Nesse sentido, a direção consegue ser hábil e sensitiva: o espectador é transportado através das sensações dos personagens. Trata-se de um filme passional, quente, que, com a ajuda do cenário e das próprias referências à cultura greco-romana, discute os conceitos de beleza e de desejo. A câmera de Guadagnino, apesar de estática em grande parte do tempo, é muito minimalista: são os pequenos detalhes que engrandecem a história do filme. Tudo isso é muito ajudado pela excelente trilha sonora, capaz de emocionar devido à profundidade das canções. Aliás, "Me Chame Pelo Seu Nome" é um filme que inspira muito sentimento em todos os seus quesitos e é espetacular na forma como quer passar sua mensagem. Muitos diretores que não fossem hábeis ao contar uma história, focariam na descoberta da homossexualidade como fator crucial da trama. Todavia, aqui vemos isso surgir como pano de fundo para uma extraordinária jornada de aceitação e descoberta do próprio amor. O ambiente gerado pela composição visual e a perfeita sincronia entre os atores faz com que o filme apresente uma leveza tremenda, o que faz ser prazeroso assistir "Me Chame Pelo Seu Nome". Em tempos de crescimento dos discursos de ódio, o filme surge como uma ode à diversidade e se apresenta como uma importante obra de representatividade. O fato de uma premiação como o Oscar prestigiar o filme é importante para dar visibilidade à discussão sobre o preconceito e, como diria Lulu Santos, a obra mostra que "Consideramos justa toda forma de amor".

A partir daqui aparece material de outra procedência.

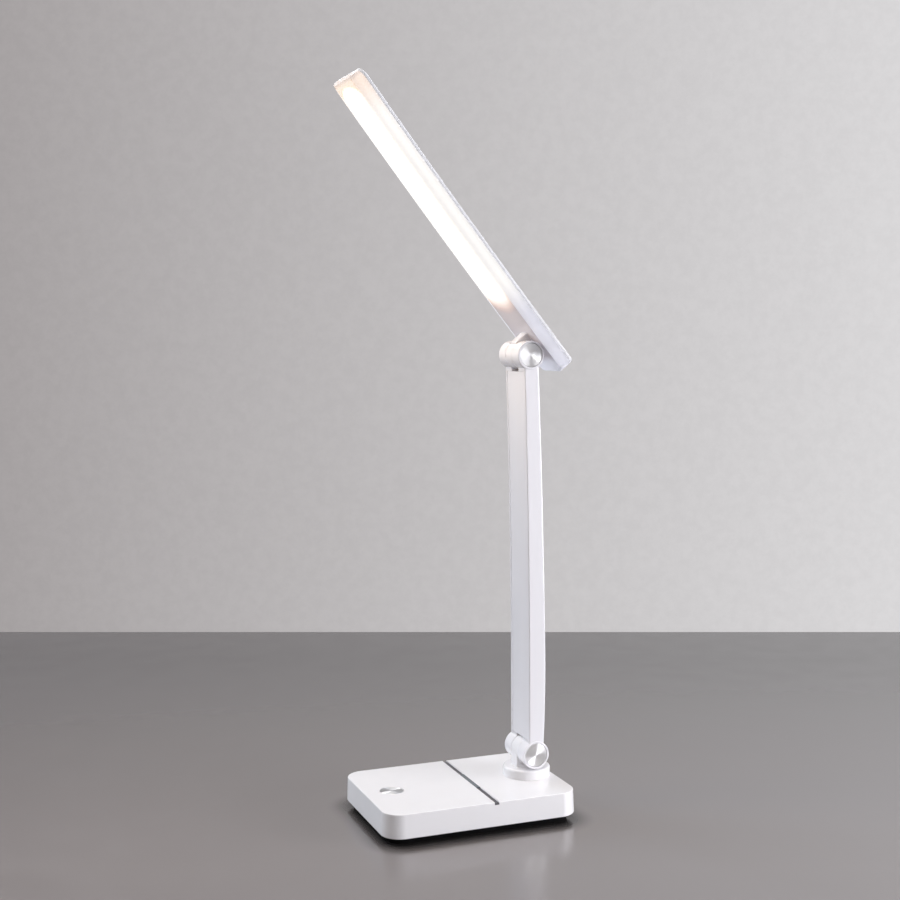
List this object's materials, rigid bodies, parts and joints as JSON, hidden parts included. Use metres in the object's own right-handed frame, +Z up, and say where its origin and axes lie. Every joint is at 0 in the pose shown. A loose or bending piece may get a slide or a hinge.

Por fim, mesmo que o roteiro sensível e a direção bem realizada segurem bem a trama, o destaque principal fica com a atuação dos protagonistas. Timothée Chalamet rouba o filme ao representar um menino inteligente e culto, mas completamente inseguro de suas qualidades. Além disso, o ator consegue dar diferentes facetas ao personagem, o que facilita o apego do público à ele, tendo em vista que todos os seus anseios e dúvidas tornam-se críveis. Ao seu lado, Armie Hammer surge como um contraponto: extremamente seguro de suas decisões, seu personagem surge na vida dos Perlman trazendo vivacidade e inspirando novidade. Mesmo sendo tão diferentes, a química fornecida pelo roteiro é potencializada pela enorme devoção da dupla: repare nos olhares de desejo, nos pequenos gestos físicos que demonstram uma completa devoção. E para completar temos Michael Stuhlbarg em excelente forma, interpretando um pai compreensivo e amoroso, que, mesmo sendo reprimido pela sociedade e por ele mesmo, busca ajudar o filho na jornada de aceitação. Dessa forma, "Me Chame Pelo Seu Nome" trata da descoberta do amor e da aceitação dele, mostrando que, mesmo o sofrimento decorrente desse sentimento é precedido por uma história muito feliz. Luca Guadagnino parece compreender isso nesse filme repleto de paixão, suavidade e desejo.